First, install apt-cacher-ng on the host system. You can verify it’s listening on port 3142 by any means you like.

Then, to set it up automatically in chroots, add this to the host system’s  /etc/schroot/setup.d/80apt-cacher-ng (rather, create that file; it doesn’t exist by default):

#!/bin/sh
 set -e
 . "$SETUP_DATA_DIR/common-data"
 . "$SETUP_DATA_DIR/common-functions"
 . "$SETUP_DATA_DIR/common-config"
 if [ $STAGE = "setup-start" ] || [ $STAGE = "setup-recover" ]; then
 echo "# Added by the schroot setup mechanism (roadmr)" > "${CHROOT_PATH}/etc/apt/apt.conf.d/80proxy"
 echo "Acquire::http::Proxy \"http://127.0.0.1:3142\";" >> "${CHROOT_PATH}/etc/apt/apt.conf.d/80proxy"
fi

With these two setup.d scripts and the –eatmydata magic, it’s easy to create sbuild environments which will be much faster when building packages.

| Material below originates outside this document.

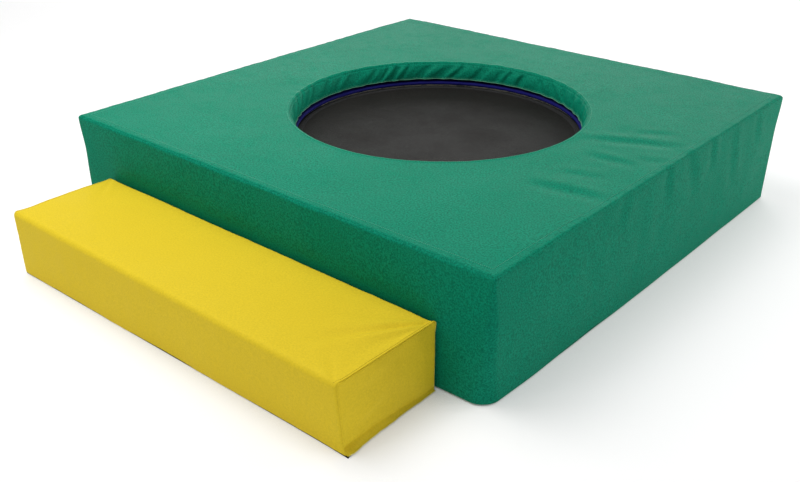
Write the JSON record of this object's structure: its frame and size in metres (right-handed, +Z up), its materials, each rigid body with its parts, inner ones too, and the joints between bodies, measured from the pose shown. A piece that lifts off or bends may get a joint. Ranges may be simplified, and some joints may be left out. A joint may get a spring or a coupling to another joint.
{
  "type": "soft play trampoline",
  "caption": "Round mini trampoline set in a square padded foam surround with a padded foam step in front, for soft play and first jumps.",
  "frame": {"origin": "middle of the whole assembly's footprint, on the floor", "axes": "+Z up; +Y from the step towards the back of the surround; +X to the right of a person who faces +Y"},
  "size_m": [1.8, 2.1828, 0.41],
  "materials": {
    "green_vinyl": "satin",
    "yellow_vinyl": "satin",
    "navy_vinyl": "satin",
    "blue_tape": "matte",
    "foam": "matte",
    "black_nonslip": "matte",
    "black_mesh": "matte",
    "black_webbing": "matte",
    "black_elastic": "matte",
    "black_rubber": "matte",
    "hook_and_loop": "matte",
    "zip_tape": "matte",
    "zip_plastic": "gloss",
    "zip_metal": "satin",
    "grey_steel": "satin",
    "zinc_plate": "satin"
  },
  "bodies": {
    "trampoline": {"frame_ring": "grey_steel", "leg_sockets": "grey_steel", "leg_bolts": "zinc_plate", "leg_nuts": "zinc_plate", "bed_springs": "zinc_plate", "pad_foam": "foam", "pad_cover": "navy_vinyl", "pad_edge_binding": "blue_tape", "pad_ties": "black_elastic", "leg_1": "grey_steel", "leg_2": "grey_steel", "leg_3": "grey_steel", "leg_4": "grey_steel", "leg_5": "grey_steel", "leg_6": "grey_steel", "leg_foot_1": "black_rubber", "leg_foot_2": "black_rubber", "leg_foot_3": "black_rubber", "leg_foot_4": "black_rubber", "leg_foot_5": "black_rubber", "leg_foot_6": "black_rubber"},
    "jump_bed": {"jump_mat": "black_mesh", "mat_edge_webbing": "black_webbing", "mat_rings": "zinc_plate"},
    "surround": {"surround_foam_front_left": "foam", "surround_foam_front_right": "foam", "surround_foam_back_left": "foam", "surround_foam_back_right": "foam", "surround_lip_foam_front_left": "foam", "surround_lip_foam_front_right": "foam", "surround_lip_foam_back_left": "foam", "surround_lip_foam_back_right": "foam", "surround_cover_top": "green_vinyl", "surround_cover_sides": "green_vinyl", "surround_cover_back": "green_vinyl", "surround_base_panel": "black_nonslip", "opening_facing": "green_vinyl", "facing_elastic": "black_elastic", "surround_loop_strips": "hook_and_loop", "surround_zip_tapes": "zip_tape", "surround_zip_teeth": "zip_plastic"},
    "surround_zip": {"surround_zip_slider": "zip_metal"},
    "step": {"step_foam": "foam", "step_cover_wrap": "yellow_vinyl", "step_cover_end_left": "yellow_vinyl", "step_cover_end_right": "yellow_vinyl", "step_base_panel": "black_nonslip", "step_hook_strips": "hook_and_loop", "step_zip_tapes": "zip_tape", "step_zip_teeth": "zip_plastic"},
    "step_zip": {"step_zip_slider": "zip_metal"}
  },
  "joints": [
    {"name": "bed_bounce", "type": "slide", "parent": "trampoline", "child": "jump_bed", "axis": [0, 0, -1], "range_m": [0, 0.08], "stiffness_N_per_m": 6000, "deforming": ["bed_springs"]},
    {"name": "surround_lift", "type": "slide", "parent": "trampoline", "child": "surround", "axis": [0, 0, 1], "range_m": [0, 0.45]},
    {"name": "surround_zip_travel", "type": "slide", "parent": "surround", "child": "surround_zip", "axis": [1, 0, 0], "range_m": [0, 1.36]},
    {"name": "step_pull_away", "type": "slide", "parent": "trampoline", "child": "step", "axis": [0, -1, 0], "range_m": [0, 0.4]},
    {"name": "step_zip_travel", "type": "slide", "parent": "step", "child": "step_zip", "axis": [1, 0, 0], "range_m": [0, 1.16]}
  ]
}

As a comparison, building msmtp (chosen because this tests mainly the speedup components, not needing any packages from a PPA) takes about 40 seconds with these suggested tweaks:

Build Architecture: amd64
 Build-Space: 5948
 Build-Time: 17
 Distribution: trusty
 Host Architecture: amd64
 Install-Time: 12
 Job: msmtp_1.4.31-1.dsc
 Machine Architecture: amd64
 Package: msmtp
 Package-Time: 40
 Source-Version: 1.4.31-1
 Space: 5948
 Status: successful
 Version: 1.4.31-1
 ─────────────────────────────────────────────────
 Finished at 20140320-1301
 Build needed 00:00:40, 5948k disc space

Whereas on a non-tweaked chroot it takes about 1:38 minutes:

Build Architecture: amd64
 Build-Space: 5568
 Build-Time: 17
 Distribution: trusty
 Host Architecture: amd64
 Install-Time: 31
 Job: msmtp_1.4.31-1.dsc
 Machine Architecture: amd64
 Package: msmtp
 Package-Time: 98
 Source-Version: 1.4.31-1
 Space: 5568
 Status: successful
 Version: 1.4.31-1
──────────────────────────────────────────────────Finished at 20140320-1310
Build needed 00:01:38, 5568k disc space

It looks like they’re about 3 times faster, but that’s misleading because I deliberately chose a small, quick-to-compile package. Still, you can at least reduce network and disk access very easily now. Note, also, that my test system has a fast SSD. Speedup on a traditional rotary magnetic hard-disk is likely to be much higher.